5. Incorporate different learning styles

  • Diversity doesn’t have to only apply to social studies or English lessons. Demonstrating different learning styles in math or science will expose students to new methods of problem-solving. Additionally, incorporating music, visual art, culinary lessons, and hands-on experiments might help students better absorb the material than if they only see it presented in the same few formats.

  • All students bring with them unique learning styles and histories. Thinking about how you can better accommodate your materials for English Language Learners (ELLs) will force you and your students to get creative when working through challenging subjects. Allow for flexibility with how your students can participate in lessons, particularly for ELLs who may be less comfortable speaking the dominant classroom language.

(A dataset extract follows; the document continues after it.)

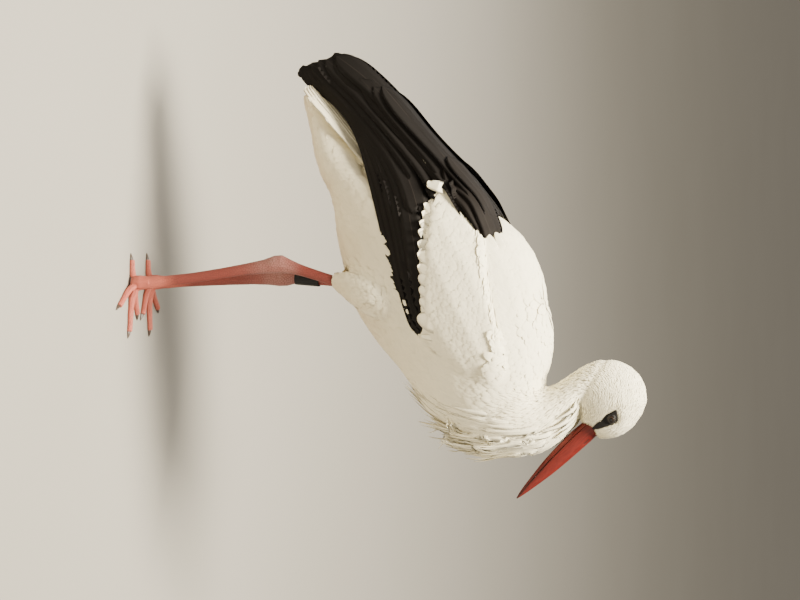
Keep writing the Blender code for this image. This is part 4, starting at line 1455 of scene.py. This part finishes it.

Designing a multicultural can easily transform the way your students learn. You will certainly better prepare your class for life outside of school. Adults collaborate with people from all backgrounds every day in the workplace and beyond. Exposure to cultural diversity better prepares students for these future interactions and helps them to become better citizens of the world.
By systematically integrating a variety of cultural experiences into your curriculum, you will familiarize your students with perspectives that differ from their own. Doing so will encourage them to complexify and expand their understanding of the world around them!